Return the number of items of a sequence or mapping.

In [None]:
# ✅ Task for students: print the signature of the DataFrame object of Pandas

#### Accessing Source Code with ??


Another usefull tool is reading the source code of the object you're curious about. IPython provides a shortcut to the source code with the double question mark (??):

In [None]:
# ✅ Task for students: print the  source code of numpy mean function

#### Tab-completion of object contents
Handy tool to see a list of all available attributes of an object,  or to find all possible imports in a package ..etc

In [None]:
# ✅ Task for students:  create a array with zeros of shape 4,6 in numpy and list all its available attributes 

### 4. Immutable and mutable Objects in Python

#### 4.1 Immutable
Immutable objects are built-in data types such as int, float, bool, string, Unicode, and tuple . Simply put, an immutable object cannot be changed after it is created. 

Example 1: In this example, we take a tuple and try to change its value at a certain index and print it. Since a tuple is an immutable object, if we try to change it, an error will be thrown.

In [None]:
# Python code to test that 
# tuples are immutable 
tuple1 = (0, 1, 2, 3) 
tuple1[0] = 4
print(tuple1)

In [None]:
# strings are immutable 
message = "Welcome to Data Mining course"
message[0] = 'p'
print(message)

#### 4.2 Mutable Objects in Python
Mutable objects are of type Python list, Python dict , or Python set . User-defined classes are generally mutable. 

In [None]:
my_list = [1, 2, 3]
my_list.append(4)
print(my_list)

my_list.insert(1, 5)
print(my_list)

my_list.remove(2)
print(my_list)

popped_element = my_list.pop(0)
print(my_list)  
print(popped_element)

In [None]:
my_dict = {"name": "Ram", "age": 25}
new_dict = my_dict
new_dict["age"] = 37

print(my_dict)   
print(new_dict)

In [None]:
my_set = {1, 2, 3}
new_set = my_set
new_set.add(4)

print(my_set)   
print(new_set)

### 5. List comprehension
It’s a concise way to create a list by iterating over a sequence or range and applying an expression to each element in the iteration.

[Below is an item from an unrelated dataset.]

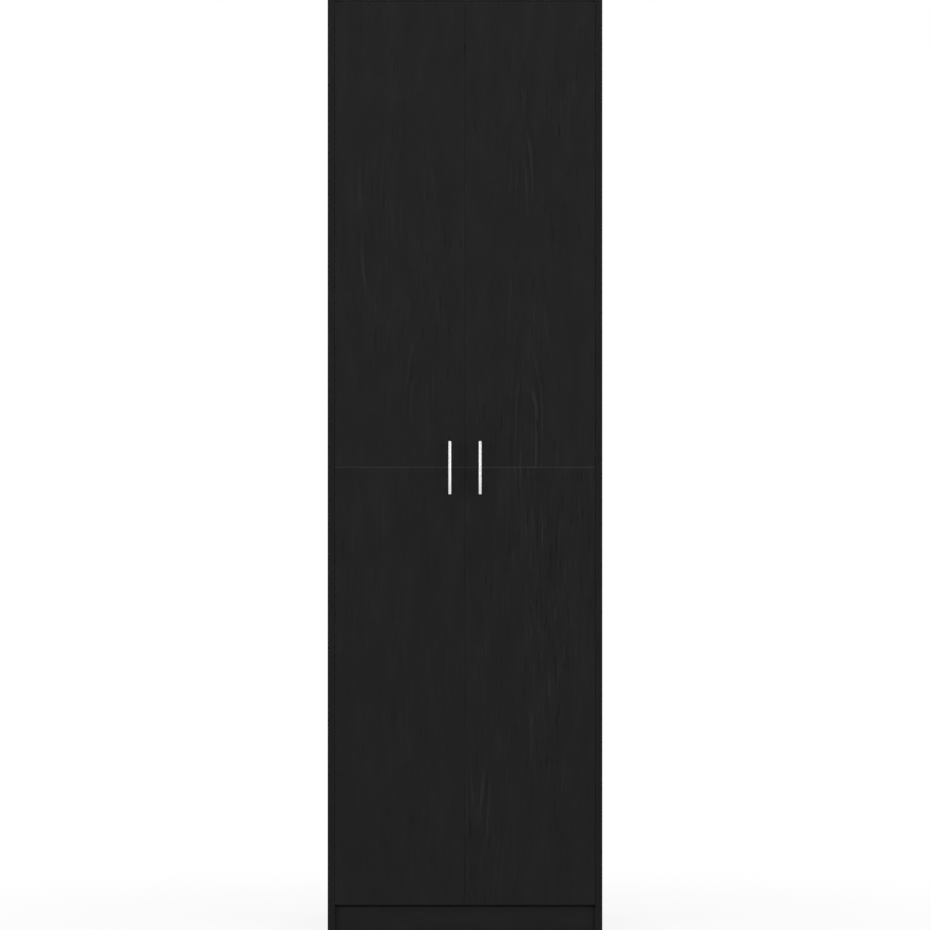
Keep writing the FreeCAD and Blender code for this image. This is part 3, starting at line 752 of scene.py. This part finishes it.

A list comprehension produces -- a list!

In [None]:
[i for i in range(5)]

In [None]:
# ✅ Task for students: Use an if condition in a list comprehension to filter numbers from a list of values from 0 to 9.
# The resulting list should include only the numbers that are divisible by 2 (i.e., even numbers).

### 6. Assert statements
The assert statement exists in almost every programming language. It has two main uses:

- It helps detect problems early in your program, where the cause is clear, rather than later when some other operation fails. A type error in Python, for example, can go through several layers of code before actually raising an Exception if not caught early on.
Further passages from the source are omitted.